About memory safety and everything, we need to follow the good coding practice and also keep the testing and profiler closer. As it will give us confidence on what will be the runtime looks like.


If you see the code from late Pieter Hintjens, you will change your mind about C. See his explanation about Scalable C


mlm_client_t *writer = mlm_client_new ();

mlm_client_set_plain_auth (writer, "writer", "secret");
mlm_client_connect (writer, "tcp://127.0.0.1:9999", 1000, "writer");
mlm_client_set_producer (writer, "weather");

mlm_client_sendx (writer, "temp.moscow", "10", NULL);
mlm_client_sendx (writer, "temp.london", "15", NULL);
mlm_client_sendx (writer, "temp.madrid", "32", NULL);

mlm_client_destroy (&writer);

looks like OO to me..


if you see the zeromq codes, you can see how beautiful C looks like.


//  Hello World client
#include <zmq.h>
#include <string.h>
#include <stdio.h>
#include <unistd.h>

int main (void)
{
    printf ("Connecting to hello world server...\n");
    
    void *context = zmq_ctx_new ();
    void *requester = zmq_socket (context, ZMQ_REQ);
    
    zmq_connect (requester, "tcp://localhost:5555");

    int request_nbr;
    for (request_nbr = 0; request_nbr != 10; request_nbr++) 
    {
        char buffer [10];
        printf ("Sending Hello %d...\n", request_nbr);
        
        zmq_send (requester, "Hello", 5, 0);
        zmq_recv (requester, buffer, 10, 0);
        
        printf ("Received World %d\n", request_nbr);
    }
    
    zmq_close (requester);
    zmq_ctx_destroy (context);
    
    return 0;
}

I think you change your mind.

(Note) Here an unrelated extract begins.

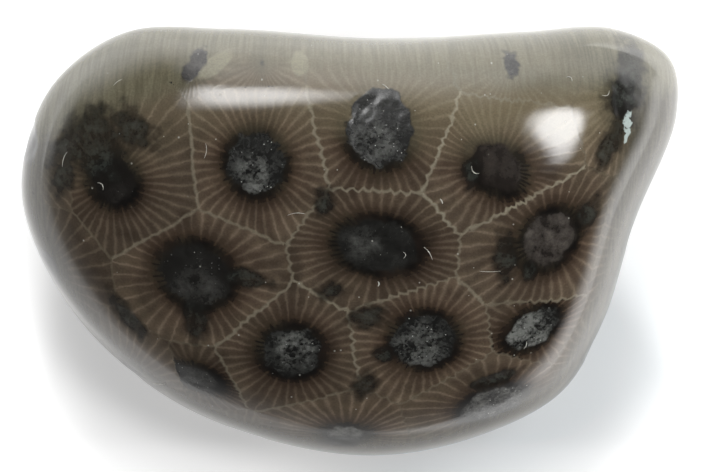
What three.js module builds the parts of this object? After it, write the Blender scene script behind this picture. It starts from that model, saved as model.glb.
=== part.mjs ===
// A polished head of fossil colony coral: one tumbled pebble of stone, lying on its worn flat underside.
//
// Frame: millimetres, +Z up, +X along the longest side, origin under the middle of the pebble on the
// plane it rests on. +Y points to the slightly hollow long side.
//
// The pebble is star shaped about its vertical axis. Every ray from that axis runs out to the waist
// outline, and the crown and the underside close over it with a full, superelliptic shoulder.

import * as THREE from 'three';

// Driving dimensions, mm.
const LENGTH = 54.0;
const WIDTH = 35.3;
const HEIGHT = 20.0;
const WAIST_HEIGHT = 8.6;

// The underside would close this far below the waist. The resting flat cuts it off at z = 0.
const UNDERSIDE_DEPTH = 9.3;

// How square the shoulders are: 2 is an ellipse, larger is flatter on top with a tighter shoulder.
const CROWN_FULLNESS = 2.9;
const UNDERSIDE_FULLNESS = 2.6;

// Near the axis the level lines are a plain oval. They take on the outline's corners towards the waist.
const OVAL_HALF_LENGTH = 25.0;
const OVAL_HALF_WIDTH = 17.6;

// The waist outline, anticlockwise from the blunt left end, before it is fitted to LENGTH and WIDTH.
const WAIST_POINTS = [
  [-27.0, 5.0],
  [-25.8, -0.6],
  [-21.5, -7.4],
  [-14.5, -13.2],
  [-6.0, -16.6],
  [2.0, -17.7],
  [9.9, -16.3],
  [17.3, -12.5],
  [20.8, -6.5],
  [23.4, 1.7],
  [26.8, 10.2],
  [26.3, 14.9],
  [21.6, 17.45],
  [14.0, 17.2],
  [2.5, 16.6],
  [-10.0, 17.4],
  [-18.5, 17.1],
  [-24.6, 12.6],
];

// Facets: columns round the waist, and rows from the top to the waist and on down to the flat.
const COLUMNS = 88;
const CROWN_ROWS = 22;
const UNDERSIDE_ROWS = 14;

// The outline as evenly spaced points on one closed smooth curve, fitted to the length and width.
function waistOutline() {
  const points = WAIST_POINTS.map(([x, y]) => new THREE.Vector3(x, y, 0));
  const curve = new THREE.CatmullRomCurve3(points, true, 'centripetal');
  const outline = curve.getSpacedPoints(COLUMNS).slice(0, COLUMNS);
  const box = new THREE.Box3().setFromPoints(outline);
  const middle = box.getCenter(new THREE.Vector3());
  const size = box.getSize(new THREE.Vector3());
  const fit = new THREE.Vector3(LENGTH / size.x, WIDTH / size.y, 1);
  return outline.map((point) => point.sub(middle).multiply(fit));
}

// Distance from the axis at a given share of the way out, along the ray to one waist point.
function reach(waistPoint, share) {
  const rim = Math.hypot(waistPoint.x, waistPoint.y);
  const oval = rim / Math.hypot(waistPoint.x / OVAL_HALF_LENGTH, waistPoint.y / OVAL_HALF_WIDTH);
  return share * (oval + (rim - oval) * share * share);
}

// A point of the profile, as a share of the way out and a share of the way up or down.
// The angle is zero at the waist and a right angle on the axis.
function profile(angle, fullness) {
  const out = Math.cos(angle);
  const up = Math.sin(angle);
  const scale = (out ** fullness + up ** fullness) ** (-1 / fullness);
  return { out: out * scale, up: up * scale };
}

// Rows of the surface from just below the top down to the edge of the resting flat.
function surfaceRows() {
  const rows = [];
  const rightAngle = Math.PI / 2;
  for (let row = 1; row <= CROWN_ROWS; row += 1) {
    const { out, up } = profile(rightAngle * (1 - row / CROWN_ROWS), CROWN_FULLNESS);
    rows.push({ share: out, height: WAIST_HEIGHT + up * (HEIGHT - WAIST_HEIGHT) });
  }
  const flatUp = WAIST_HEIGHT / UNDERSIDE_DEPTH;
  const flatOut = (1 - flatUp ** UNDERSIDE_FULLNESS) ** (1 / UNDERSIDE_FULLNESS);
  const flatAngle = Math.atan2(flatUp, flatOut);
  for (let row = 1; row < UNDERSIDE_ROWS; row += 1) {
    const { out, up } = profile((flatAngle * row) / UNDERSIDE_ROWS, UNDERSIDE_FULLNESS);
    rows.push({ share: out, height: WAIST_HEIGHT - up * UNDERSIDE_DEPTH });
  }
  rows.push({ share: flatOut, height: 0 });
  return rows;
}

// The whole pebble as one closed skin: a fan at the top, bands between rows and a fan across the flat.
function pebbleGeometry() {
  const outline = waistOutline();
  const rows = surfaceRows();
  const positions = [0, 0, HEIGHT];
  for (const { share, height } of rows) {
    for (const point of outline) {
      const distance = reach(point, share) / Math.hypot(point.x, point.y);
      positions.push(point.x * distance, point.y * distance, height);
    }
  }
  const top = 0;
  const bottom = positions.length / 3;
  positions.push(0, 0, 0);

  const vertex = (row, column) => 1 + row * COLUMNS + (column % COLUMNS);
  const lastRow = rows.length - 1;
  const triangles = [];
  for (let column = 0; column < COLUMNS; column += 1) {
    triangles.push(top, vertex(0, column), vertex(0, column + 1));
    for (let row = 0; row < lastRow; row += 1) {
      const a = vertex(row, column);
      const b = vertex(row + 1, column);
      const c = vertex(row + 1, column + 1);
      const d = vertex(row, column + 1);
      triangles.push(a, b, c, a, c, d);
    }
    triangles.push(bottom, vertex(lastRow, column + 1), vertex(lastRow, column));
  }

  const geometry = new THREE.BufferGeometry();
  geometry.setAttribute('position', new THREE.Float32BufferAttribute(positions, 3));
  geometry.setIndex(triangles);
  geometry.computeVertexNormals();
  return geometry;
}

// Polished limestone: grey-brown fossil coral with a wet-looking gloss.
const coralStone = new THREE.MeshStandardMaterial({
  color: 0x50463a,
  roughness: 0.16,
  metalness: 0.0,
});

const coralHead = new THREE.Mesh(pebbleGeometry(), coralStone);
coralHead.name = 'coral_head';

const group = new THREE.Group();
group.add(coralHead);

export default group;
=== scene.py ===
import math
from collections import namedtuple
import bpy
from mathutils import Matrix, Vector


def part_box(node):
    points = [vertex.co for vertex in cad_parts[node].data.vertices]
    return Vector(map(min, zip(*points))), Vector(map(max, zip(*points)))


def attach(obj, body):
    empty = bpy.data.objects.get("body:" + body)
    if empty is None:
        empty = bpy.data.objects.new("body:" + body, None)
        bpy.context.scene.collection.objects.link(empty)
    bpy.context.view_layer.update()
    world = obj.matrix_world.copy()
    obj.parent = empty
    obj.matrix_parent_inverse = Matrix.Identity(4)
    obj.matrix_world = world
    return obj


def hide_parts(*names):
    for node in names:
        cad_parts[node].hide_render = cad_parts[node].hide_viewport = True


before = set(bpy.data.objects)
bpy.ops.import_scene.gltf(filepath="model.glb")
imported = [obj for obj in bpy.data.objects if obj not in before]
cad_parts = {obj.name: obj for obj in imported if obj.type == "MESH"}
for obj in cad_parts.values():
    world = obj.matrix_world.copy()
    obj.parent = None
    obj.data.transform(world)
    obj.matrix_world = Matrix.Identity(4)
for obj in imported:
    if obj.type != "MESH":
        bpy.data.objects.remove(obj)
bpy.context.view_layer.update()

from types import SimpleNamespace

import bpy
import numpy as np
from mathutils import Vector, noise


# ------------------------------------------------------------------ the pebble
# One piece of a coral head, turned to limestone where it was buried, broken off, rolled round by
# water and then tumbled to a high polish. It lies loose on its worn underside.
# Lengths here are millimetres on the stone, and become metres when the mesh is made.

MM = 0.001
low, high = (np.array(corner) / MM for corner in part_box("coral_head"))
LENGTH, WIDTH, HEIGHT = high - low
WAIST_HEIGHT = 0.43 * HEIGHT
UNDERSIDE_DEPTH = 0.465 * HEIGHT
CROWN_FULLNESS = 2.9
UNDERSIDE_FULLNESS = 2.6
OVAL_HALF_LENGTH = 25.0
OVAL_HALF_WIDTH = 17.6

WAIST_POINTS = np.array([
    (-27.0, 5.0), (-25.8, -0.6), (-21.5, -7.4), (-14.5, -13.2), (-6.0, -16.6), (2.0, -17.7),
    (9.9, -16.3), (17.3, -12.5), (20.8, -6.5), (23.4, 1.7), (26.8, 10.2), (26.3, 14.9),
    (21.6, 17.45), (14.0, 17.2), (2.5, 16.6), (-10.0, 17.4), (-18.5, 17.1), (-24.6, 12.6),
])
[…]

But remember this C one only for low level stuff like creating driver, system programming and high perf access to hardware. Don't create CRUD or REST API with this one. You will got nothing but blood in your hand.


Remember Old doesn't mean Ugly. It's our thinking and typing ability to produce great code in term of correctness, efficiency and readability. Programmer that has a good taste is programmer that can pursue a great things.


We don't want to die with our own software because of glitch or malfunction right?